Wyliczanka trwa. Tym razem los wskazał Heiko Westermanna – w ostatniej minucie wygranego 3:0 meczu z Węgrami, w ostatniej akcji piłkarza Schalke. Westermann ma pękniętą kość stopy. Wczoraj o kulach, z nogą w gipsie, opuścił hotel kadry w Eppan w Południowym Tyrolu.

Joachim Loew stracił piłkarza, który mógł zagrać w środku obrony, na jej lewej stronie albo przed obrońcami w pomocy, czyli tam, gdzie teraz reprezentacji najbardziej brakuje zawodników. Z powodu kontuzji wypadli kolejno Simon Rolfes, kapitan Michael Ballack i Christian Traesch (wcześniej problemy ze zdrowiem wykluczyły Rene Adlera, wskazanego już jako bramkarza numer jeden).

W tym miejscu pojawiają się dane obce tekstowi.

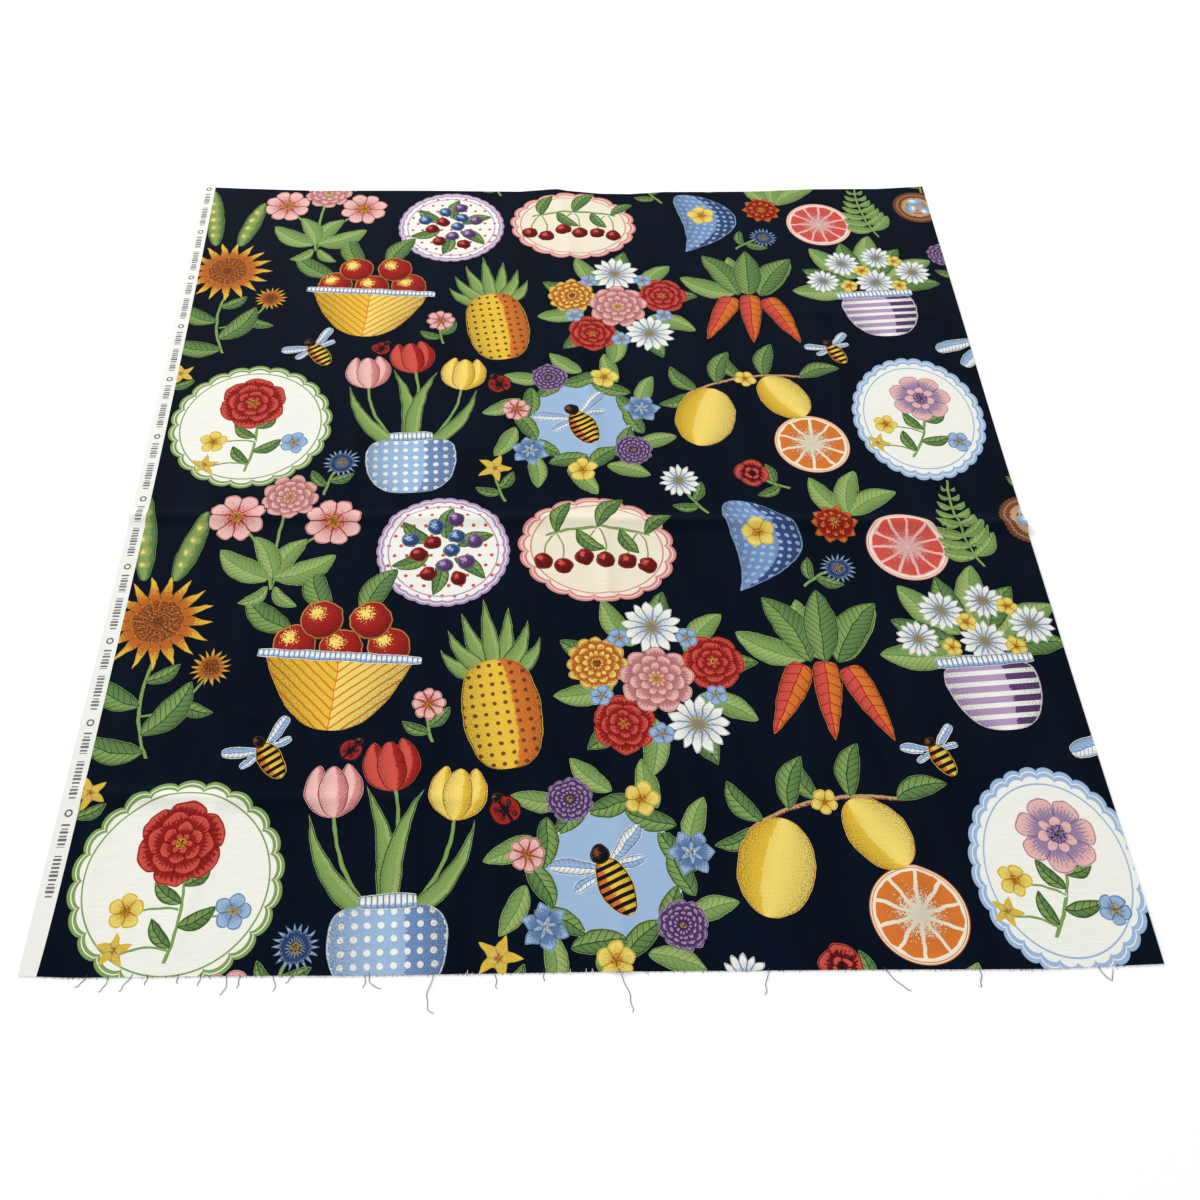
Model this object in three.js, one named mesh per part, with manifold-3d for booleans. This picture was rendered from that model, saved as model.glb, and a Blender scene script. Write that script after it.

Środek pomocy Niemców na mundialu będzie w tej sytuacji eksperymentem. Wiadomo, że zagra tam Bastian Schweinsteiger, ale z kim jeszcze nie jest pewne. Z tych, którzy grali w ostatnich wielkich turniejach, Thomas Hitzlsperger nie został powołany, bo po przejściu do Lazio Rzym właściwie nie gra. A Torsten Frings pokłócił się z trenerem.

Loew powtarza, że nie będzie sięgał po piłkarzy spoza powołanych. Zostało mu ich już tylko 24, przed dzisiejszym ogłoszeniem kadry musi skreślić jednego. I liczyć, że wszystkim uda się dotrwać w zdrowiu do końca czwartkowego meczu z Bośnią i Hercegowiną, ostatniego sprawdzianu przed wylotem do Afryki.

Wczoraj swoją wizytę u piłkarzy odwołała pani kibic nr 1 Angela Merkel, ale ona nie z powodu kontuzji. Po rezygnacji prezydenta Hoersta Koehlera uznała, że wystarczy, jak porozmawia z Loewem i nowym kapitanem Philippem Lahmem przez telefon.